There are books scattered on the steps. Apparently this library only carries classics like Dickens, Keats, Shelley and George Bernard Shaw. All thoughts of suicide are gone now that Mr. Bemis has books. He’s busy sorting his books by month and reveling in the written word. His book piles look suspiciously like mine.
He now has all the time in world. Time Enough at Last. Reaching for one more book his glasses fall off and break. He says it’s not fair and I whole-heartedly agree. I would be scouring for a magnifying glass. Anything.
The best laid plans of mice and men and Henry Bemis. The small man in the glasses who wanted nothing but time.

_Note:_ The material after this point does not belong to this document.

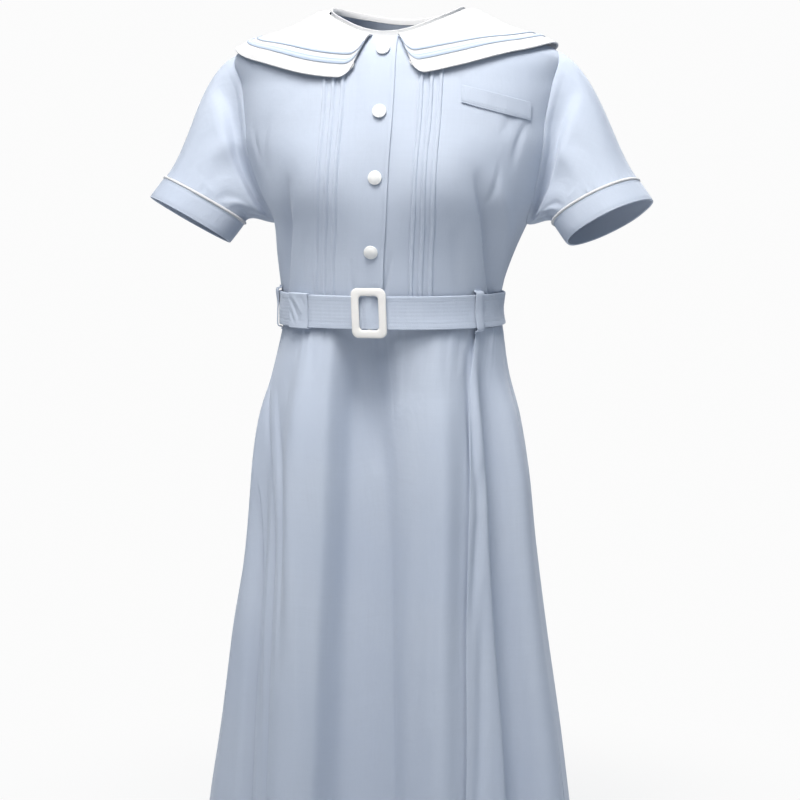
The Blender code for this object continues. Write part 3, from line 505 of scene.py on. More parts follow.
def woven(name, colour, deep, thread_pitch=0.00042, crumple=0.22, sheen=0.25):
    """Plain-woven cloth: fine crossed threads as relief, thicker yarns that run here and there
    as faint streaks, soft hanging crumples, and a colour that drifts a little between two
    tones. Scales are per metre of flat cloth."""
    material = bpy.data.materials.new(name)
    material.use_nodes = True
    nodes = material.node_tree.nodes
    surface = nodes["Principled BSDF"]
    flat = add(nodes, "UVMap", uv_map="cloth")
    place = add(nodes, "TexCoord")

    def noise(source, scale, detail, stretch):
        stretched = add(nodes, "Mapping", Vector=source, Scale=stretch)
        return add(
            nodes,
            "TexNoise",
            Vector=stretched.outputs["Vector"],
            Scale=scale,
            Detail=detail,
            Roughness=0.55,
        ).outputs["Fac"]

    def mixed(low, high, amount):
        made = add(nodes, "Mix", data_type="RGBA")
        made.inputs[0].default_value = 0.5
        nodes.id_data.links.new(amount, made.inputs[0])
        for socket, value in ((made.inputs[6], low), (made.inputs[7], high)):
            if isinstance(value, bpy.types.NodeSocket):
                nodes.id_data.links.new(value, socket)
            else:
                socket.default_value = (*value, 1.0)
        return made.outputs[2]

    drift = noise(place.outputs["Object"], 7.0, 2.0, (1, 1, 1))
    drift = add(nodes, "MapRange", Value=drift, From_Min=0.35, From_Max=0.65)
    warp_yarns = noise(flat.outputs["UV"], 420.0, 2.0, (1.0, 0.035, 1.0))
    weft_yarns = noise(flat.outputs["UV"], 420.0, 2.0, (0.035, 1.0, 1.0))
    yarns = add(nodes, "Math", operation="ADD", _0=warp_yarns, _1=weft_yarns)
    sums = yarns.outputs["Value"]
    yarns = add(nodes, "MapRange", Value=sums, From_Min=0.75, From_Max=1.25)
    streaky = mixed(colour, tuple(0.97 * c for c in colour), yarns.outputs["Result"])
    toned = mixed(streaky, deep, drift.outputs["Result"])
    nodes.id_data.links.new(toned, surface.inputs["Base Color"])

    wave_scale = 2 * np.pi / 20 / thread_pitch
    threads = []
    for direction in ("X", "Y"):
        band = add(
            nodes,
            "TexWave",
            wave_type="BANDS",
            bands_direction=direction,
            Vector=flat.outputs["UV"],
            Scale=wave_scale,
            Distortion=0.6,
            Detail=1.0,
        )
        threads.append(band.outputs["Fac"])
    weave = add(nodes, "Math", operation="MULTIPLY", _0=threads[0], _1=threads[1])
    weave = add(nodes, "Math", operation="MULTIPLY", _0=weave.outputs["Value"], _1=0.05)
    yarn_relief = add(nodes, "Math", operation="MULTIPLY", _0=yarns.outputs["Result"], _1=0.03)
    soft = noise(flat.outputs["UV"], 46.0, 3.0, (1.0, 0.5, 1.0))
    soft = add(nodes, "Math", operation="MULTIPLY", _0=soft, _1=crumple * 4)
    fine = noise(flat.outputs["UV"], 150.0, 3.0, (1.0, 0.7, 1.0))
    fine = add(nodes, "Math", operation="MULTIPLY", _0=fine, _1=crumple)
    relief = weave
    for part in (yarn_relief, soft, fine):
        relief = add(
            nodes, "Math", operation="ADD", _0=relief.outputs["Value"], _1=part.outputs["Value"]
        )
    bump = add(nodes, "Bump", Height=relief.outputs["Value"], Distance=METRES, Strength=0.9)
    nodes.id_data.links.new(bump.outputs["Normal"], surface.inputs["Normal"])
    surface.inputs["Roughness"].default_value = 0.88
    surface.inputs["Specular IOR Level"].default_value = 0.25
    surface.inputs["Sheen Weight"].default_value = sheen
    surface.inputs["Sheen Roughness"].default_value = 0.45
    surface.inputs["Sheen Tint"].default_value = (0.9, 0.94, 1.0, 1.0)
    return material


blue_poplin = woven("blue_poplin", (0.475, 0.528, 0.624), (0.452, 0.507, 0.61))

STITCH_LENGTH, STITCH_GAP, THREAD_RADIUS = 2.0, 0.7, 0.26


def stitches(path, normals, radius=THREAD_RADIUS, length=STITCH_LENGTH, gap=STITCH_GAP):
    """Points and faces of a row of sewing stitches along a path that lies on cloth. Each is a
    four-sided bar, full in the middle and drawn into the cloth at both ends."""
    steps = np.linalg.norm(np.diff(path, axis=0), axis=-1)
    run = np.concatenate([[0], np.cumsum(steps)])
    middles = np.arange(length / 2, run[-1], length + gap)
    centre, tangent, out = (
        np.stack([np.interp(middles, run, values[:, k]) for k in range(3)], axis=-1)
        for values in (path, np.gradient(path, axis=0), normals)
    )
    tangent, out = unit(tangent), unit(out)
    across = np.cross(tangent, out)
    along = np.array([-0.5, -0.28, 0.28, 0.5])[:, None, None] * length
    full = np.array([0.3, 1.0, 1.0, 0.3])[:, None, None] * radius
    sink = np.array([-0.7, 0.35, 0.35, -0.7])[:, None, None] * radius
    corners = [(1, 0), (0, 1), (-1, 0), (0, -1)]
    points = np.stack(
        [
            centre + tangent * along + across * full * x + out * (full * z + sink)
            for x, z in corners
        ],
        axis=2,
    )
    points = np.moveaxis(points, 1, 0)
    number = np.arange(16).reshape(4, 4)
    wrapped = joined_up(number)
    one = np.concatenate([squares(wrapped), [number[0], number[3]]])
    faces = (one[None] + 16 * np.arange(len(middles))[:, None, None]).reshape(-1, 4)
    return points.reshape(-1, 3), faces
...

Henry Bemis, now just a part of a smashed landscape. Just a piece of the rubble, just a fragment of what man has deeded to himself. Mr. Henry Bemis in the Twilight Zone.
Time Enough at Last is a very good Twilight Zone episode. Although, I do think a lot of the credit goes to Burgess Meredith in making Time Enough at Last one of the top-rated Twilight Zone episodes. In Time Enough at Last he’s funny, befuddled, despairing, joyful and abject. It takes real talent to display all of those emotions and really make you believe them. It is certainly a reader’s nightmare.
I’ve also noticed that conformity is a big thing with Rod Serling, always in a negative light. Individuality seemed to be very important to him.